Robbie Joseph Magasiva (born 21 May 1972) is a Samoan-New Zealander actor who has starred in several films and as a member of the Naked Samoans comedy troupe. He has also appeared on television and in theatre, and was the co-presenter of New Zealand's Tagata Pasifika with famed athlete, Beatrice Faumuina. Magasiva is also known for his role on Shortland Street as Dr. Maxwell Avia, which he played from June 2009 to July 2012, and for his current role as Will Jackson on the prison drama series, Wentworth, an adaptation of the iconic women prison drama Prisoner. 
Magasiva is the only male actor to appear in all 8 seasons.

Biography
Magasiva, born in Wellington, New Zealand, was raised in a small community west of Apia, Samoa called Tanumapua. His family moved back to New Zealand permanently when he was 10 years old.

After leaving school, he tried his hand at theatre sports and acted in commercials while working as a receptionist at an advertising agency.

Magasiva had his start on television during the 1990s, beginning with comedy. In 1999, he portrayed Mason Keeler in Jackson's Wharf. In 2001 he starred in his first major film, Stickmen, and joined the Naked Samoans. In 2002, he played Mauhúr in Peter Jackson's The Lord of the Rings: The Two Towers. He returned to television in the show The Strip, continued his work with the Naked Samoans, and made a minor appearance in Power Rangers: Ninja Storm, also starring his brother Pua as the brother of Pua's character of Shane Clarke. In 2006, Magasiva co-starred in Sione's Wedding, a comedy film that achieved commercial success in New Zealand. In 2007 he co-starred in the horror film The Tattooist.

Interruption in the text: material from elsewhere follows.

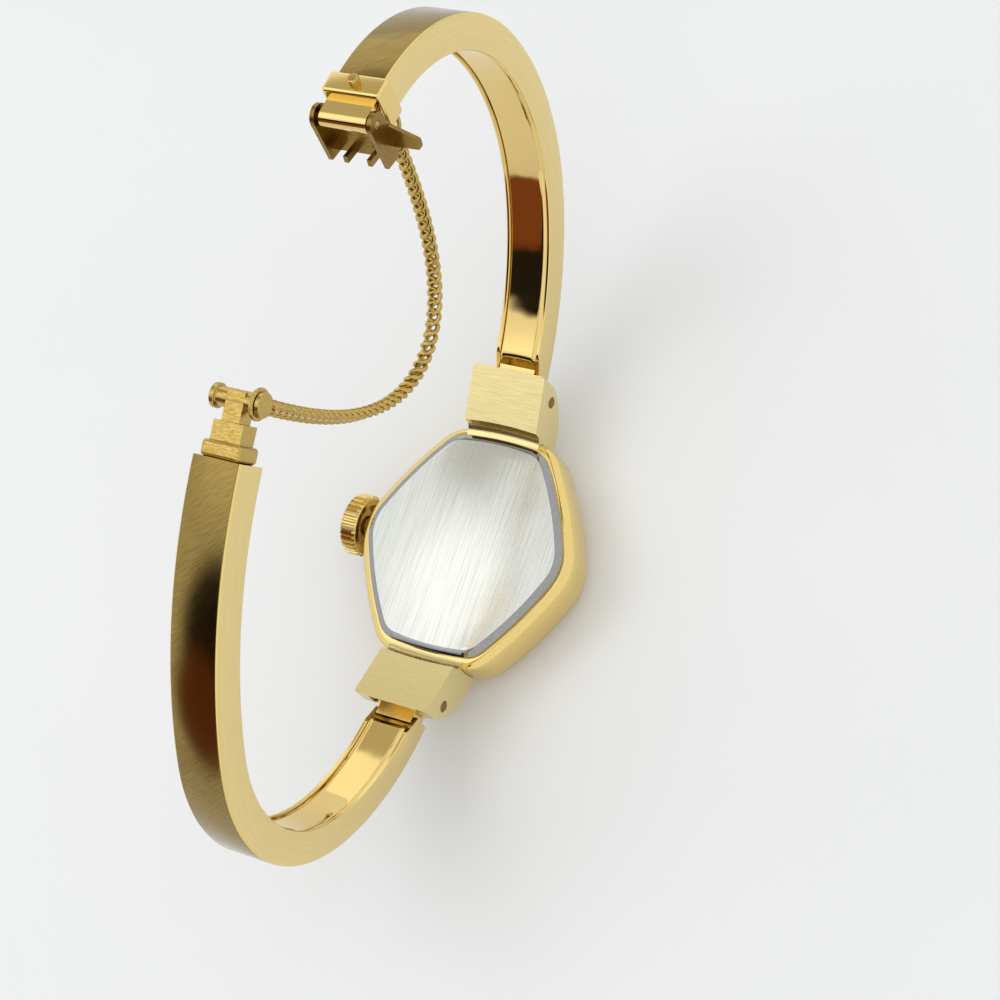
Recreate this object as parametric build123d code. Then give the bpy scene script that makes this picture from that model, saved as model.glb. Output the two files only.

He joined the cast of Shortland Street as Dr. Maxwell Avia in 2009. The character was originally called Maxwell Novak but changed to Avia to relate his Samoan descent. He left the series in 2012; he later reprised his role for a one-off appearance in September 2015. 
In October 2012, Magasiva was cast in the new Australian drama series Wentworth, a re-imaging of the classic show Prisoner. He plays Officer Will Jackson. The character's background was also changed when he was cast (originally meant to be an Australian officer). In 2016, he guest starred in TVNZ's Dirty Laundry.

In 2021, Magasiva  stars on the Paramount+ Australia original series, Spreadsheet.

Robbie in 2022 appeared alongside several members of the Wentworth cast at WentworthCon Melbourne.

Personal life
Magasiva is the first son of Salafa and Taufaiula Ropati Magasiva. He has four brothers, Stevan, Miki, twins Pua and Tanu, and adopted sister Trina Magasiva. He inspired his younger brother (Pua) to become an actor, landing him an audition for an alcohol awareness commercial. Pua died aged 38 on 11 May 2019. As a result, Robbie Magasiva flew to Wellington to be with his family. Later he opened up about the devastating loss of his brother and raised mental health awareness.

He has two children, born in 1996 and 2000. Both reside in Auckland, and he looks after the kids week-on, week-off with their mother, Alice Gordon.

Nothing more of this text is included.